Hi folks,
So, as you can see, the server is back up!
Here's the story, in case any fellow geeks are interested:
Back in the evening of December 17th, I noticed that the server wasn't responding. Unfortunately, it was already after hours at the colocation facility and I was hosting an event the following day so it was Sunday by the time I got into the server room. When I got there, the console was displaying disk errors and the operating system was hung. When I rebooted the server, two drives in the RAID-6 array were rebuilding, so I left it to rebuild and I came back a couple hours later to find the rest of the disks had "disappeared" from the array. I put the word "disappeared" in quotes, as the drives would come back online for a little bit (seconds) within the RAID bios, then they would disappear, then reappear, and so on without any discernable pattern.
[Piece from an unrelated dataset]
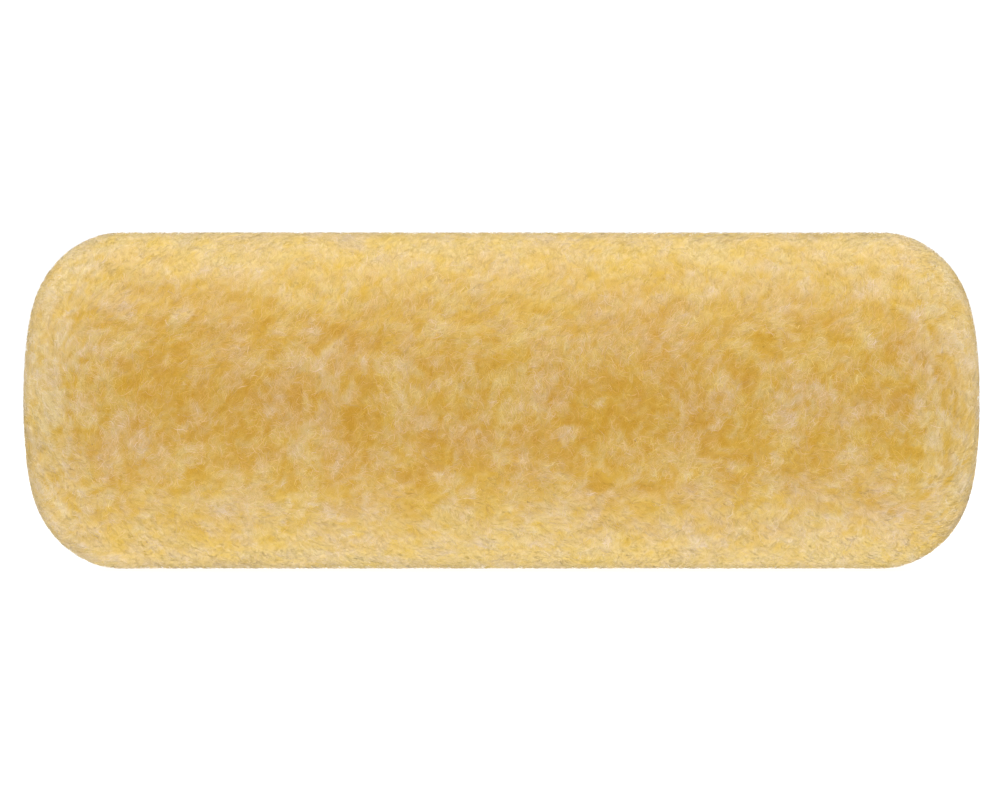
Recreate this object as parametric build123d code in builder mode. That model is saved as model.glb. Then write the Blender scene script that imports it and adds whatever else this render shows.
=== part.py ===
from build123d import *

import math
import os

# Lambskin paint roller sleeve, 250 mm nominal width, for an 8 mm bracket wire.
#
# Millimetres. The roller's axis is X and the origin is the middle of that axis.
# +X is the open end, where the bracket wire goes in; -X is the closed end.
# +Z is up. Two bodies turn on each other about X: the spindle tube, which stays
# with the bracket wire, and the roller, which is everything else.

os.makedirs("parts", exist_ok=True)

# ---------------------------------------------------------------- dimensions
# wool pile
PILE_R = 46.5  # outer radius of the sheared pile
PILE_HALF = 129.0  # crown of the pile, from the middle
PILE_EYE_R = 18.6  # radius of the eye in the end face that shows the cap
PILE_EYE_X = 122.4  # where the pile starts to lean in over the cap's flange
CROWN_R = 20.5  # radius at which the end face stands furthest out
END_AXIAL = 24.0  # axial half-axis of the rounded end
END_RADIAL = PILE_R - CROWN_R  # radial half-axis of the rounded end

# core tube
CORE_R = 24.0  # 48 mm core
CORE_BORE_R = 21.5
CORE_HALF = 118.0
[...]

I contacted the server manufacturer for hardware support the following Monday (the 20th) outlining these issues. I actually had issues very similar to this with this server back in May which was on their records. Despite that and my thoughts that the drives themselves weren't at fault, I had to go through the process of sending them logs, doing tests, trying to "retag" the drives, and so on until late last week (around the 30th) when a technician came out to replace the server's entire SCSI chain (which didn't work) and, the following day, to replace the risers for the RAID card (which seems to have worked).
After spending a day testing out the hardware configuration (drive verification tests, etc), I reinstalled the OS and restored things from my off-site backups. There are a few more things I need to get running, but I think and hope the server is working well for everyone again!
If you run into any issues, please use the
contact us page and let me know details.
Thanks, everyone, for your support, concern, and thoughts!
Best,
-- Jun